■ DIRECTION:
In the listing that follows, locate the line containing "bpy.context.scene.collection.children.link(model)" and the line containing "Vector(map(max, high, point))". Retype exactly those two lines and every line between them, and nothing more.

####

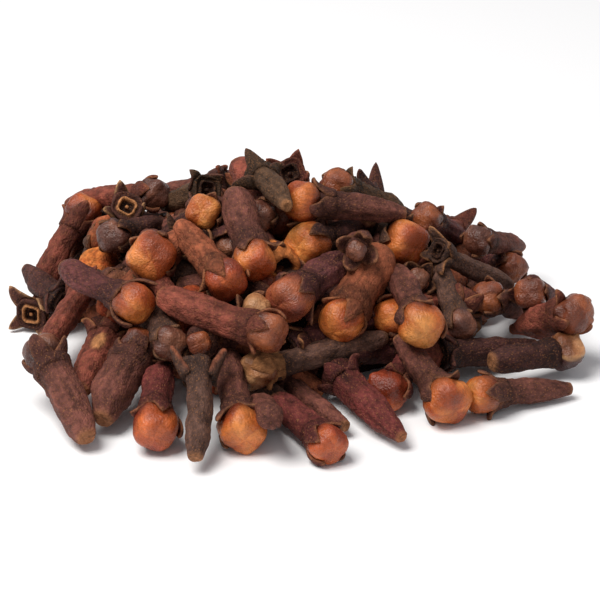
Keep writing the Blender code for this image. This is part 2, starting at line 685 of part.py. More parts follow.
def keep_largest_shell(target):
    """Drops loose scraps and fills sealed hollows: only the largest closed shell stays."""
    mesh = bmesh.new()
    mesh.from_mesh(target.data)
    bmesh.ops.triangulate(mesh, faces=mesh.faces)
    waiting = set(mesh.faces)
    shells = []
    while waiting:
        shell = {waiting.pop()}
        edge_of_shell = list(shell)
        while edge_of_shell:
            face = edge_of_shell.pop()
            for edge in face.edges:
                for neighbour in edge.link_faces:
                    if neighbour in waiting:
                        waiting.remove(neighbour)
                        shell.add(neighbour)
                        edge_of_shell.append(neighbour)
        shells.append(shell)
    largest = max(shells, key=len)
    scraps = [face for shell in shells if shell is not largest for face in shell]
    bmesh.ops.delete(mesh, geom=scraps, context="FACES")
    mesh.to_mesh(target.data)
    mesh.free()


def dress(target):
    material = bpy.data.materials.new("dried clove")
    material.use_nodes = True
    surface = material.node_tree.nodes["Principled BSDF"]
    surface.inputs["Base Color"].default_value = CLOVE_BROWN
    surface.inputs["Roughness"].default_value = CLOVE_ROUGHNESS
    target.data.materials.append(material)


def fuse(heap, helpers, cloves):
    """Fuses the cloves to the core and cuts off what is under the floor."""
    for clove in cloves:
        axis, side = clove_axes(clove)
        helpers.objects.link(loft("clove", clove_rings(clove), axis, side, BODY_SIDES[clove.layer]))
        if has_sepals(clove):
            for quarter in range(4):
                helpers.objects.link(make_sepal(clove, quarter))
    add_boolean(heap, "UNION", "MANIFOLD", collection=helpers)
    above = make_floor_block()
    above.hide_render = True
    bpy.context.scene.collection.objects.link(above)
    add_boolean(heap, "INTERSECT", "MANIFOLD", cutter=above)
    evaluated = heap.evaluated_get(bpy.context.evaluated_depsgraph_get())
    fused = bpy.data.meshes.new_from_object(evaluated)
    heap.modifiers.clear()
    heap.data = fused
    for helper in list(helpers.objects) + [above]:
        bpy.data.objects.remove(helper)
    bpy.data.collections.remove(helpers)


def main():
    for thing in list(bpy.data.objects):
        bpy.data.objects.remove(thing)
    model = bpy.data.collections.new("Heap of whole cloves")
    helpers = bpy.data.collections.new("Cloves to fuse")
    helpers.hide_render = True
    bpy.context.scene.collection.children.link(model)
    bpy.context.scene.collection.children.link(helpers)
    heap = make_core()
    model.objects.link(heap)
    fuse(heap, helpers, lay_out_heap())
    keep_largest_shell(heap)
    dress(heap)


if __name__ == "__main__":
    main()
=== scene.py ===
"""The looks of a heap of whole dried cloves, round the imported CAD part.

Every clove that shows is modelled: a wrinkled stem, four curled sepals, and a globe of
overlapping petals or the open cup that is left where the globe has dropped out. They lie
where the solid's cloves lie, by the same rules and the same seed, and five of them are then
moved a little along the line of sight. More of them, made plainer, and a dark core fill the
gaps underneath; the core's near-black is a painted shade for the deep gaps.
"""
import math
import random
from dataclasses import dataclass

import bpy
import numpy as np
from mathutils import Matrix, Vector


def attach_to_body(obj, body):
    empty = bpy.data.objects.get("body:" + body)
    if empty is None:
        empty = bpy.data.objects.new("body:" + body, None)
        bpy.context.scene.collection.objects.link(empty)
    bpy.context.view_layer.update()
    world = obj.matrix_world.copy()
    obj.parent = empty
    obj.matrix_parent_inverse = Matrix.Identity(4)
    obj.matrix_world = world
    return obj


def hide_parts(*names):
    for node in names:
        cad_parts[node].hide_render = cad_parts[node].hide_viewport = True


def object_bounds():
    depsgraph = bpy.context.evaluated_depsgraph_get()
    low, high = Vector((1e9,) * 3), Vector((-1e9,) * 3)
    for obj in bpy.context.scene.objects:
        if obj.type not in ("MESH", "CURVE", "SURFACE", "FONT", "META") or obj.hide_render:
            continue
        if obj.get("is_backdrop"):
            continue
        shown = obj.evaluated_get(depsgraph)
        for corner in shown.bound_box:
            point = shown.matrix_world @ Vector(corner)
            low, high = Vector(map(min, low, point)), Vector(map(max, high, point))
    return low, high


# Lengths are in millimetres, and become metres where a mesh is made
MM = 0.001
SEED = 11

# The view that the picture was taken from: 600 by 600 pixels, 8.5 pixels a millimetre at its aim
VIEW_ELEVATION = math.radians(25)
VIEW_DISTANCE = 260.0
VIEW_AIM = np.array((1.0, 0.0, 5.8))
PIXELS_PER_MM = 8.5
PICTURE_MIDDLE = 300.0
AHEAD = np.array((0.0, math.cos(VIEW_ELEVATION), -math.sin(VIEW_ELEVATION)))
UPWARD = np.array((0.0, math.sin(VIEW_ELEVATION), math.cos(VIEW_ELEVATION)))
ACROSS = np.array((1.0, 0.0, 0.0))
EYE = VIEW_AIM - VIEW_DISTANCE * AHEAD
FOCAL_PIXELS = PIXELS_PER_MM * VIEW_DISTANCE

# How far about its aim a line of sight is followed to find the skin, and in what steps
SEARCH_HALF = 50.0
SEARCH_STEP = 0.1
OVER_SKIN = 0.5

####

■ OUTPUT:
    bpy.context.scene.collection.children.link(model)
    bpy.context.scene.collection.children.link(helpers)
    heap = make_core()
    model.objects.link(heap)
    fuse(heap, helpers, lay_out_heap())
    keep_largest_shell(heap)
    dress(heap)


if __name__ == "__main__":
    main()
=== scene.py ===
"""The looks of a heap of whole dried cloves, round the imported CAD part.

Every clove that shows is modelled: a wrinkled stem, four curled sepals, and a globe of
overlapping petals or the open cup that is left where the globe has dropped out. They lie
where the solid's cloves lie, by the same rules and the same seed, and five of them are then
moved a little along the line of sight. More of them, made plainer, and a dark core fill the
gaps underneath; the core's near-black is a painted shade for the deep gaps.
"""
import math
import random
from dataclasses import dataclass

import bpy
import numpy as np
from mathutils import Matrix, Vector


def attach_to_body(obj, body):
    empty = bpy.data.objects.get("body:" + body)
    if empty is None:
        empty = bpy.data.objects.new("body:" + body, None)
        bpy.context.scene.collection.objects.link(empty)
    bpy.context.view_layer.update()
    world = obj.matrix_world.copy()
    obj.parent = empty
    obj.matrix_parent_inverse = Matrix.Identity(4)
    obj.matrix_world = world
    return obj


def hide_parts(*names):
    for node in names:
        cad_parts[node].hide_render = cad_parts[node].hide_viewport = True


def object_bounds():
    depsgraph = bpy.context.evaluated_depsgraph_get()
    low, high = Vector((1e9,) * 3), Vector((-1e9,) * 3)
    for obj in bpy.context.scene.objects:
        if obj.type not in ("MESH", "CURVE", "SURFACE", "FONT", "META") or obj.hide_render:
            continue
        if obj.get("is_backdrop"):
            continue
        shown = obj.evaluated_get(depsgraph)
        for corner in shown.bound_box:
            point = shown.matrix_world @ Vector(corner)
            low, high = Vector(map(min, low, point)), Vector(map(max, high, point))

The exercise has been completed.